Your instructions:
Output the lines below exactly, please, from the first line until the line with "table_edge = -0.15", counting both.

Stored data:
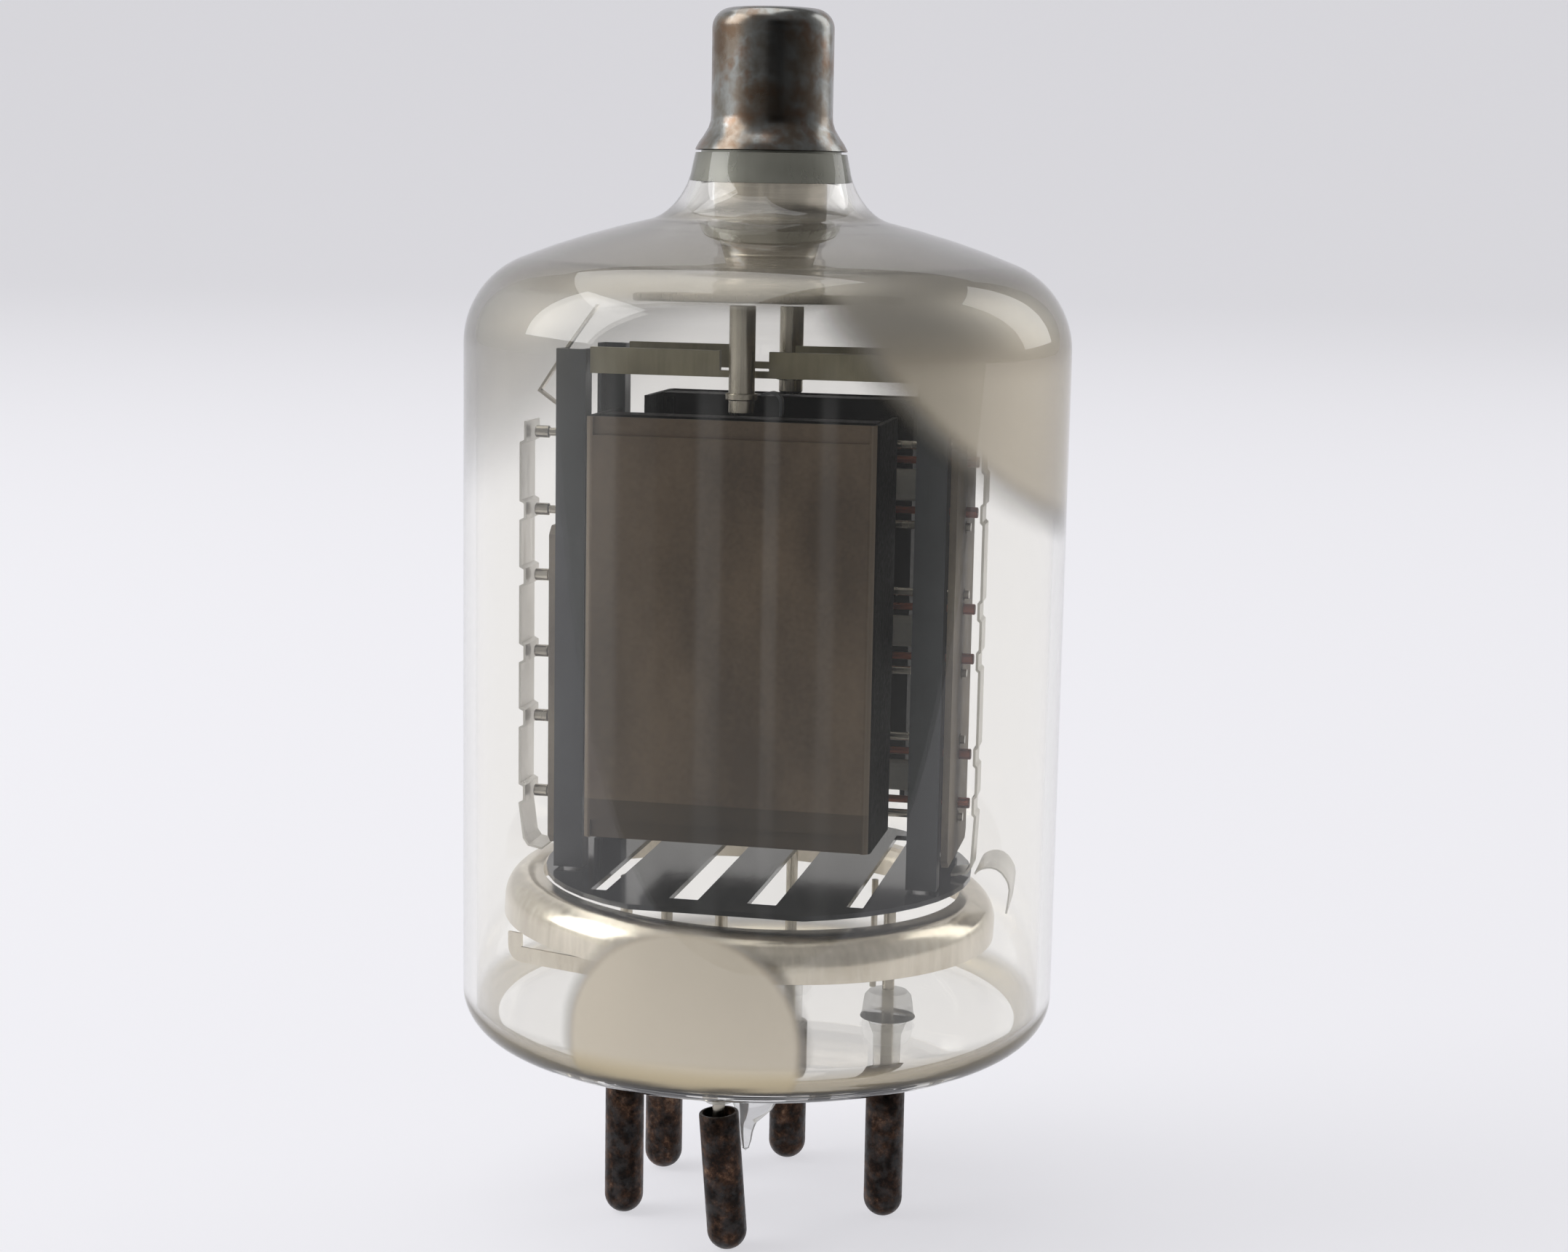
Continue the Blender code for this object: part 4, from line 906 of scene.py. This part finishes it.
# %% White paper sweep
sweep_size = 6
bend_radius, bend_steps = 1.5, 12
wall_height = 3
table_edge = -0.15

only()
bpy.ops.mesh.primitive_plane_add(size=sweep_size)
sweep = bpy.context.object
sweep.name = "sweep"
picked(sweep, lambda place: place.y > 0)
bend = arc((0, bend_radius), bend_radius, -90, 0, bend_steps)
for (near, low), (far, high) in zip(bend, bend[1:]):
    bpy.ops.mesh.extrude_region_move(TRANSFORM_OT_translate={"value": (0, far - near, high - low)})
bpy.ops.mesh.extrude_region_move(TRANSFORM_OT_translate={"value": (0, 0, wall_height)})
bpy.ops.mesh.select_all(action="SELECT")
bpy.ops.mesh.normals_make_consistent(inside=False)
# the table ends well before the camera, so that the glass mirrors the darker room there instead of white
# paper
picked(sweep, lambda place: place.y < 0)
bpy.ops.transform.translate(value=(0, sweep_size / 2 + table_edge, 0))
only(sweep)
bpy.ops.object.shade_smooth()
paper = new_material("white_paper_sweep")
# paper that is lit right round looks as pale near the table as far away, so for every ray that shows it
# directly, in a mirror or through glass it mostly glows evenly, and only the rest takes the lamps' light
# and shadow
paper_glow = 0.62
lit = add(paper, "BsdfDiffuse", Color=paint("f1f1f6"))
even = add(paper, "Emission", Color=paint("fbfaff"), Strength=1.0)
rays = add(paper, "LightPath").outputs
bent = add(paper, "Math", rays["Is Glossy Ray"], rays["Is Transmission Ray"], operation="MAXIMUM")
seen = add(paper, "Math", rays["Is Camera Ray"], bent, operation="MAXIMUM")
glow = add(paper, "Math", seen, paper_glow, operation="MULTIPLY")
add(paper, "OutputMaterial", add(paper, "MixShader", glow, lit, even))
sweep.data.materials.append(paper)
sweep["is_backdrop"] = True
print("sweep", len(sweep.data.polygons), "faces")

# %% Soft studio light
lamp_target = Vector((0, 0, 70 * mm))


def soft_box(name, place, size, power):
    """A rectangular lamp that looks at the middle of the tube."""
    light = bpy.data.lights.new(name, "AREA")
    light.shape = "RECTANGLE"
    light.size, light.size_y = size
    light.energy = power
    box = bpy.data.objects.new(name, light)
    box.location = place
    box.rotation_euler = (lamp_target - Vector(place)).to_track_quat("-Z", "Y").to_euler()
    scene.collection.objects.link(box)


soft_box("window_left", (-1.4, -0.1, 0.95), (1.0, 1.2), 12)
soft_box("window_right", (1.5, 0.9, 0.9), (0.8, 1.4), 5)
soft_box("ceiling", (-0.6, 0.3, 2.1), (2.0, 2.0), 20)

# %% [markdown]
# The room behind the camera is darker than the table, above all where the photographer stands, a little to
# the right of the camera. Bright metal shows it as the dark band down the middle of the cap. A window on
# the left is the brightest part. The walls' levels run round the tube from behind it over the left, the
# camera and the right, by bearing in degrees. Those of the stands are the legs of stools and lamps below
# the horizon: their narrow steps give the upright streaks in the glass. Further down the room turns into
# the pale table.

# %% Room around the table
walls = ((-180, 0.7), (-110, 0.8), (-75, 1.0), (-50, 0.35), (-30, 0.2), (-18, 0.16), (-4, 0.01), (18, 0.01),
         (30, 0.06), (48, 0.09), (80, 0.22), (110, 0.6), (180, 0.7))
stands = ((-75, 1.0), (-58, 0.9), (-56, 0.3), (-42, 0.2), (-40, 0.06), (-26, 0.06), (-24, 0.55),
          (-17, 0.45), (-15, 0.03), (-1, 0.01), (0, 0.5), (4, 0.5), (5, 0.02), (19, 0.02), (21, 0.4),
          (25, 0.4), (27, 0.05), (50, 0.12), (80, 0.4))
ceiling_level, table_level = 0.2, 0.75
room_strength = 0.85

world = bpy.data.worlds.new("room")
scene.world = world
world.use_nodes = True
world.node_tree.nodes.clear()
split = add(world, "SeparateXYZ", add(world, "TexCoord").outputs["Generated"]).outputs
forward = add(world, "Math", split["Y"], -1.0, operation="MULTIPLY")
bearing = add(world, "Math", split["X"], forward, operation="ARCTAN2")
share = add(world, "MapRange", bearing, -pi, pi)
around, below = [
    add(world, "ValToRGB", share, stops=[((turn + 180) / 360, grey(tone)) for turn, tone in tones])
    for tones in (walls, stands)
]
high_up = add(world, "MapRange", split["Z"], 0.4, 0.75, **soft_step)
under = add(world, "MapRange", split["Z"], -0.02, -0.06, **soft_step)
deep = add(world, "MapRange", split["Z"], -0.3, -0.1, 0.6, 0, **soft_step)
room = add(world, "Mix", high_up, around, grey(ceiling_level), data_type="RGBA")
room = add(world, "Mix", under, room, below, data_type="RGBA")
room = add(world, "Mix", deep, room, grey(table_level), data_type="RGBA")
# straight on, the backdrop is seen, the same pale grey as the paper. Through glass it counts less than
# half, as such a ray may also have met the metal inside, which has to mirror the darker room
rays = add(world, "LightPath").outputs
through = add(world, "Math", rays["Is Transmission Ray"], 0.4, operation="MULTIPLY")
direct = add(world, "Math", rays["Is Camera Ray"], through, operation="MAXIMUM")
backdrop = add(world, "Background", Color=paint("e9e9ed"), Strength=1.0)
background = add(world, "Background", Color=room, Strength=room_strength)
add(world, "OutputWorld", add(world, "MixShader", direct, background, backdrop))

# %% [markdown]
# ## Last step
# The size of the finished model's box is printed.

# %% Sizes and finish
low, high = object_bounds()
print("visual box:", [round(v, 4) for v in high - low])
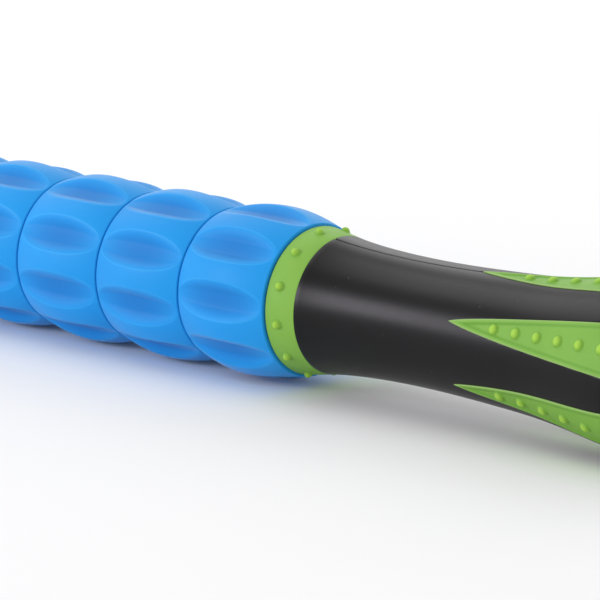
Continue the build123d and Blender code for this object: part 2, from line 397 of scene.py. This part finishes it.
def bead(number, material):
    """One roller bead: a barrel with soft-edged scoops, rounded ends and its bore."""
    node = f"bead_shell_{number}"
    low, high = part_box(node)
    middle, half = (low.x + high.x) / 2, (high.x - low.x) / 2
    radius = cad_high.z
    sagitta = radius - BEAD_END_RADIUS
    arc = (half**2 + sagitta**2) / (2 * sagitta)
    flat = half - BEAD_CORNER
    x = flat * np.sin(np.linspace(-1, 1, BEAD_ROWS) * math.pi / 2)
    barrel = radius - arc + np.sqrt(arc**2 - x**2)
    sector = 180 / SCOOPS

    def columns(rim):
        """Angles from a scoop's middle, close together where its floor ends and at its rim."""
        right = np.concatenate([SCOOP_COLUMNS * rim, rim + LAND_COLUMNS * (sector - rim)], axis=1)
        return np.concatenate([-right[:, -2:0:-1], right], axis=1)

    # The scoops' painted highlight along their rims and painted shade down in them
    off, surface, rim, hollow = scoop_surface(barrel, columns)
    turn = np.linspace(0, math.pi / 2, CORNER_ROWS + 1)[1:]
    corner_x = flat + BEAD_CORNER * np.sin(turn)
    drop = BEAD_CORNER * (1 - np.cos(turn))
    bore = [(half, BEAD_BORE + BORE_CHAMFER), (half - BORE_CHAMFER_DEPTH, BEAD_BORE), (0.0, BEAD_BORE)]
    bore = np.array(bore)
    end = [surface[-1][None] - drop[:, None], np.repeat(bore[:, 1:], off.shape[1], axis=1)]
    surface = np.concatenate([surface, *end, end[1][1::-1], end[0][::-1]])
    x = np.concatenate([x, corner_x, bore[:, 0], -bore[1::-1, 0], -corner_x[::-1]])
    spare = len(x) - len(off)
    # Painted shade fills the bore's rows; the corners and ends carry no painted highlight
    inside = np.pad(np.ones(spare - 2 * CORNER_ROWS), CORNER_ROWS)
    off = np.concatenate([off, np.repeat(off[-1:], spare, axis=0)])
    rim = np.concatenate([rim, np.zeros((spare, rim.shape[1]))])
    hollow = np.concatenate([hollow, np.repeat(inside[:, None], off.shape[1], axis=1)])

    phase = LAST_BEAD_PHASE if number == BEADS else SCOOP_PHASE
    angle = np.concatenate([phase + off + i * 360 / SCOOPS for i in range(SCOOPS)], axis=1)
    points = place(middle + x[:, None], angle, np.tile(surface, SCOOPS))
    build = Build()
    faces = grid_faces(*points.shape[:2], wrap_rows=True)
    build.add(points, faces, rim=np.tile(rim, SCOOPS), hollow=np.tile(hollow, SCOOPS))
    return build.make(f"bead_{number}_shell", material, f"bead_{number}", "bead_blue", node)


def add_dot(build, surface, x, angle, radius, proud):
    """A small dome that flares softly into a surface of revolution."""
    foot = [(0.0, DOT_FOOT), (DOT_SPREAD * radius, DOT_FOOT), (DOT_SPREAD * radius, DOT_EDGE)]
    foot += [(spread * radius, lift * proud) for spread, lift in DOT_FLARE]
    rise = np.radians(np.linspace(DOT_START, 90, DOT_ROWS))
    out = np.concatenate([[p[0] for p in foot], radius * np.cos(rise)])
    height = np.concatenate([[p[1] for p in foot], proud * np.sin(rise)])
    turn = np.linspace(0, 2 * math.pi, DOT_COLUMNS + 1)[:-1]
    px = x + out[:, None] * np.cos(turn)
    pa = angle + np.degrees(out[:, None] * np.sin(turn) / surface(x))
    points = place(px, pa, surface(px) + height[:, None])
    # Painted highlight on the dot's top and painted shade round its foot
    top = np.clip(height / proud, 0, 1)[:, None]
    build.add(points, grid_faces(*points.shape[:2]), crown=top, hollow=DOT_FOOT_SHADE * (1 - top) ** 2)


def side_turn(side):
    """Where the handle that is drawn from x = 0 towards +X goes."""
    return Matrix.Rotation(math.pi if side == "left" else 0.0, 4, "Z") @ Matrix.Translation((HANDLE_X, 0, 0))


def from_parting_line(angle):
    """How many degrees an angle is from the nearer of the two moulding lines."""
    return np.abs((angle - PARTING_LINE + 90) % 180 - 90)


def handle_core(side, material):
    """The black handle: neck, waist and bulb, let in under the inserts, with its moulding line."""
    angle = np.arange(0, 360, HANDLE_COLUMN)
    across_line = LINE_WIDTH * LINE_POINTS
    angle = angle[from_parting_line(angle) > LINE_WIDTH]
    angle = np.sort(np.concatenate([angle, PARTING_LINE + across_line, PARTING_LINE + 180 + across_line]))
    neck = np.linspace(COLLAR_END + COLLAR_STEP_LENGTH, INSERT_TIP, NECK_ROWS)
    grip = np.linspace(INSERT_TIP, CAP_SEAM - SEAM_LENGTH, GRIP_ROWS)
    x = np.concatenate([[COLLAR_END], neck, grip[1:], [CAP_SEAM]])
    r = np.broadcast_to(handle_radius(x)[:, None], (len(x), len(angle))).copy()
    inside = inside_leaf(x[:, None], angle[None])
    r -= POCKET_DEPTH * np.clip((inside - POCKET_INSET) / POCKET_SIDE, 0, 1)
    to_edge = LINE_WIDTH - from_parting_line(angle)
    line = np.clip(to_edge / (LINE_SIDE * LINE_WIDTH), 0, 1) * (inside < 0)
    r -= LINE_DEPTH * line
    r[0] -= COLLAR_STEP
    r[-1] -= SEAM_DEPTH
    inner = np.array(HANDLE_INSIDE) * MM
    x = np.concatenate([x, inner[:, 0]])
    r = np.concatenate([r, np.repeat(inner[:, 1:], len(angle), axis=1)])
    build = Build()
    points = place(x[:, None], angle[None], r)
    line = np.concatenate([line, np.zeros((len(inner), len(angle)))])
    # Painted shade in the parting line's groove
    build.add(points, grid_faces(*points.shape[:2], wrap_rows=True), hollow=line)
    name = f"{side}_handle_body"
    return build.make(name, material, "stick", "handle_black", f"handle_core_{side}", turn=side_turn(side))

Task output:
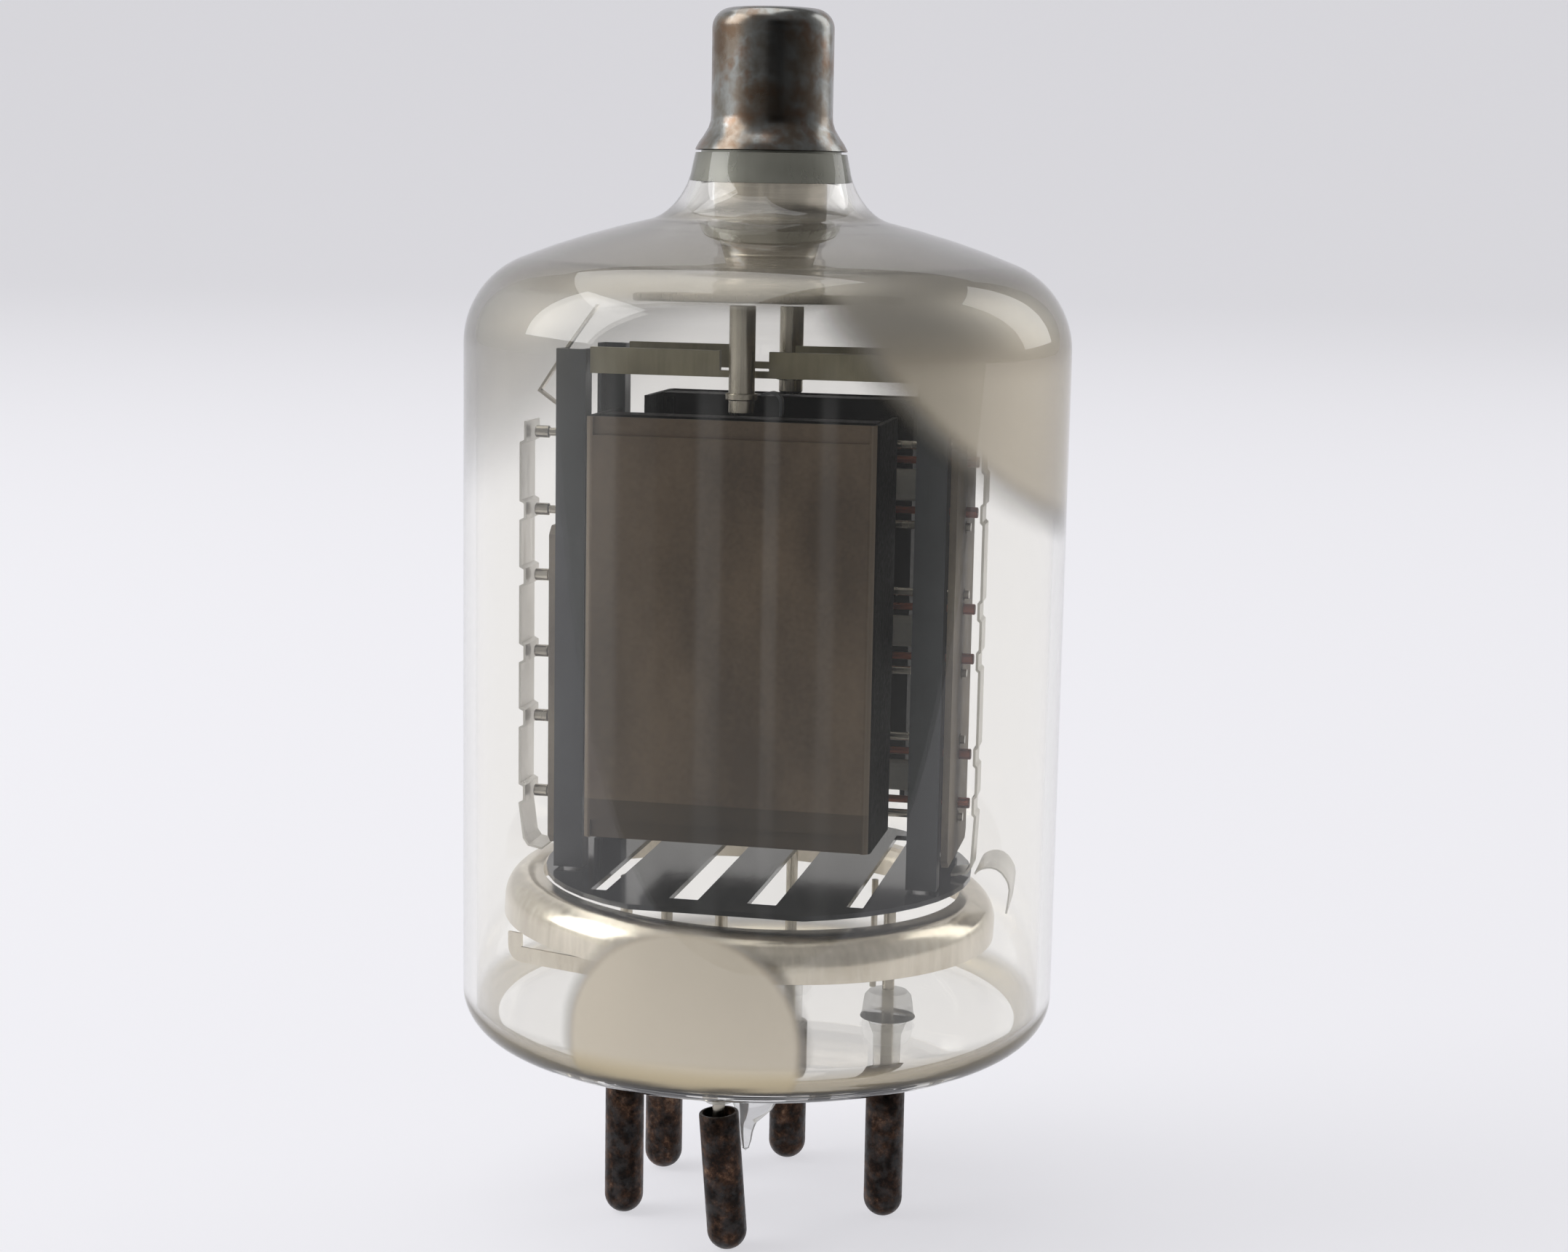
Continue the Blender code for this object: part 4, from line 906 of scene.py. This part finishes it.
# %% White paper sweep
sweep_size = 6
bend_radius, bend_steps = 1.5, 12
wall_height = 3
table_edge = -0.15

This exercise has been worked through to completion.